**Collected material**
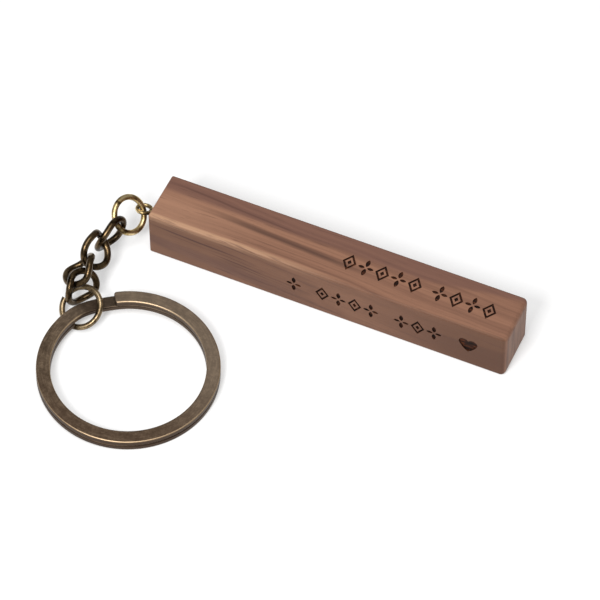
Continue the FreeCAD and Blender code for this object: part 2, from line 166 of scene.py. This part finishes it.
def top_figure(g, wood, xyz, wander):
    """Pale sapwood near the chain, a dark back edge, and two dark streaks along the top."""
    x, y, z = xyz
    high = g.step(z, 7.4, 9.3)
    near_top = g.add(0.25, g.times(high, 0.75))
    pale = g.times(g.step(x, -6.0, -32.0), g.step(y, 2.4, -1.0), near_top)
    wood = g.mix(g.times(pale, 0.55), wood, rgb(162, 122, 98))

    back_edge = g.add(y, g.times(wander, 1.6), g.times(g.step(x, 14.0, 33.0), -2.2))
    back = g.times(g.step(back_edge, 1.0, 2.0), high)
    wood = g.mix(g.times(back, 0.6), wood, rgb(98, 69, 62))

    line = g.add(y, g.times(x, 0.058), 1.0, g.times(wander, 0.9))
    broad = g.times(g.step(g.size(line), 0.95, 0.05), g.between(x, -20.0, 3.0, 7.0), high)
    wood = g.mix(g.times(broad, 0.75), wood, rgb(74, 52, 44))
    thin = g.step(g.size(g.add(line, -2.35)), 0.28, 0.02)
    thin = g.times(thin, g.between(x, -29.0, -8.0, 3.0), high, 0.6)
    return g.mix(thin, wood, rgb(84, 58, 50))


def front_figure(g, wood, xyz, wander):
    """The front: darker towards the free end, a pale rim, fine lines and dark threads."""
    x, y, z = xyz
    front = g.step(y, -4.2, -4.7)
    free = g.step(x, 8.0, 32.0)
    wood = g.mix(g.times(front, g.add(0.46, g.times(free, 0.34))), wood, rgb(82, 53, 36))

    level = g.add(z, g.times(x, 0.07), g.times(wander, 2.2))
    low = g.times(g.between(level, 0.2, 2.6, 0.5), g.step(x, 4.0, -20.0))
    wood = g.mix(g.times(front, low, 0.45), wood, rgb(88, 62, 56))
    rim = g.times(g.between(y, -4.75, -3.9, 0.25), g.step(z, 8.3, 8.9), g.step(x, 6.0, -18.0))
    wood = g.mix(g.times(rim, 0.5), wood, rgb(196, 156, 124))
    band = g.times(g.step(g.add(z, g.times(x, -0.06)), 4.6, 3.8), g.step(x, 6.0, 22.0))
    wood = g.mix(g.times(front, band, 0.3), wood, rgb(70, 46, 38))

    hair = g.noise(g.join(g.times(x, 0.08), g.times(y, 0.3), g.times(level, 3.2)), 1.0, 3.0, 0.65)
    bold = g.add(0.4, g.times(g.step(x, 2.0, -16.0), 0.3))
    wood = g.mix(g.times(front, g.step(hair, 0.56, 0.68), bold), wood, rgb(78, 53, 45))
    threads = (
        (5.2, -31.0, -9.0, 0.34),
        (3.5, -20.0, -3.0, 0.26),
        (1.5, -26.0, 2.0, 0.4),
    )
    for height, start, stop, width in threads:
        thread = g.step(g.size(g.add(level, -height)), width, 0.02)
        thread = g.times(thread, g.between(x, start, stop, 3.0), g.step(hair, 0.4, 0.56))
        wood = g.mix(g.times(front, thread, 0.75), wood, rgb(70, 46, 40))
    return wood


def end_grain(g, wood, xyz):
    x, y, z = xyz
    end = g.step(g.size(x), 31.75, 31.98)
    bands = g.noise(g.join(g.times(y, 1.0), g.times(z, 0.1), 4.0), 1.0)
    banded = g.ramp(bands, [
        (0.34, rgb(113, 81, 66)),
        (0.5, rgb(136, 101, 82)),
        (0.68, rgb(147, 110, 89)),
    ])
    return g.mix(g.times(end, 0.85), wood, banded)


def burnt_share(g, xyz):
    """1 on the engraved floors and walls, which lie just inside the top and the front."""
    x, y, z = xyz
    along = g.step(g.size(x), 30.6, 30.4)
    on_top = g.times(g.between(z, 9.0, 9.46, 0.015), g.step(g.size(y), 4.3, 4.2), along)
    on_front = g.times(g.between(y, -4.71, -4.2, 0.015), g.between(z, 0.6, 8.9, 0.1), along)
    return g.math("MAXIMUM", on_top, on_front)


def walnut():
    g = Graph("walnut")
    place = g.place()
    xyz = g.split(place)
    wander = g.add(g.noise(g.stretch(place, 0.03, 0.12, 0.12), 1.0), -0.5)
    fibre = g.noise(g.stretch(place, 0.22, 8.0, 8.0), 1.0, 3.0, 0.6)
    calm = g.step(xyz[0], -4.0, 14.0)
    wood = plain_wood(g, xyz, wander, fibre, calm)
    wood = top_figure(g, wood, xyz, wander)
    wood = front_figure(g, wood, xyz, wander)
    wood = end_grain(g, wood, xyz)

    dashes = g.noise(g.stretch(place, 0.2, 4.6, 4.6), 1.0, 2.0, 0.6)
    fleck = g.times(g.step(dashes, 0.6, 0.72), g.add(1.0, g.times(calm, -0.45)))
    wood = g.mix(g.times(fleck, 0.42), wood, rgb(78, 54, 46))
    pore = g.step(g.noise(g.stretch(place, 1.0, 15.0, 15.0), 1.0, 2.0, 0.7), 0.62, 0.74)
    wood = g.mix(g.times(pore, 0.28), wood, rgb(66, 44, 36))

    burnt = burnt_share(g, xyz)
    scorch = g.noise(g.stretch(place, 0.5, 2.6, 2.6), 1.0, 3.0, 0.6)
    char = g.ramp(scorch, [
        (0.36, rgb(14, 4, 1)),
        (0.54, rgb(44, 18, 5)),
        (0.66, rgb(86, 46, 24)),
    ])
    g.bump(g.add(g.times(fibre, 0.6), g.times(pore, -0.5)), 0.35, 0.05)
    rough = g.add(0.46, g.times(fibre, 0.16), g.times(burnt, 0.25))
    colour = g.mix(burnt, wood, char)
    return g.finish(Base_Color=colour, Roughness=rough, Specular_IOR_Level=0.2)


# ---- metals ----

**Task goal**
Exactly repeat the lines above, from the opening line through the one with "rgb(82, 53, 36))", and include nothing else.

**Written solution**
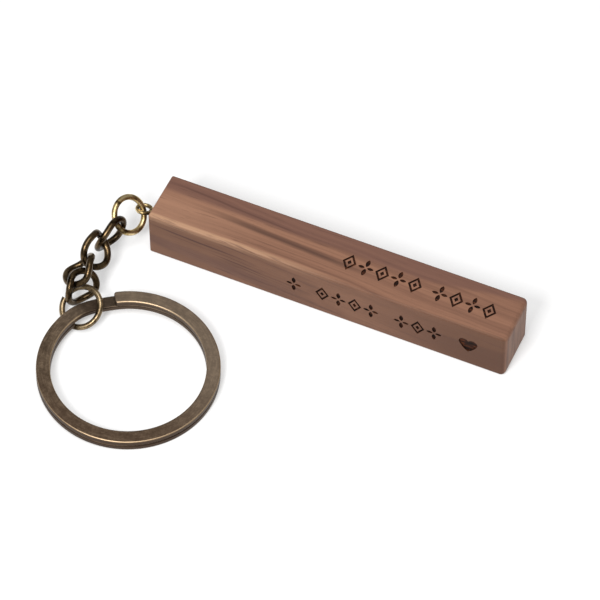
Continue the FreeCAD and Blender code for this object: part 2, from line 166 of scene.py. This part finishes it.
def top_figure(g, wood, xyz, wander):
    """Pale sapwood near the chain, a dark back edge, and two dark streaks along the top."""
    x, y, z = xyz
    high = g.step(z, 7.4, 9.3)
    near_top = g.add(0.25, g.times(high, 0.75))
    pale = g.times(g.step(x, -6.0, -32.0), g.step(y, 2.4, -1.0), near_top)
    wood = g.mix(g.times(pale, 0.55), wood, rgb(162, 122, 98))

    back_edge = g.add(y, g.times(wander, 1.6), g.times(g.step(x, 14.0, 33.0), -2.2))
    back = g.times(g.step(back_edge, 1.0, 2.0), high)
    wood = g.mix(g.times(back, 0.6), wood, rgb(98, 69, 62))

    line = g.add(y, g.times(x, 0.058), 1.0, g.times(wander, 0.9))
    broad = g.times(g.step(g.size(line), 0.95, 0.05), g.between(x, -20.0, 3.0, 7.0), high)
    wood = g.mix(g.times(broad, 0.75), wood, rgb(74, 52, 44))
    thin = g.step(g.size(g.add(line, -2.35)), 0.28, 0.02)
    thin = g.times(thin, g.between(x, -29.0, -8.0, 3.0), high, 0.6)
    return g.mix(thin, wood, rgb(84, 58, 50))


def front_figure(g, wood, xyz, wander):
    """The front: darker towards the free end, a pale rim, fine lines and dark threads."""
    x, y, z = xyz
    front = g.step(y, -4.2, -4.7)
    free = g.step(x, 8.0, 32.0)
    wood = g.mix(g.times(front, g.add(0.46, g.times(free, 0.34))), wood, rgb(82, 53, 36))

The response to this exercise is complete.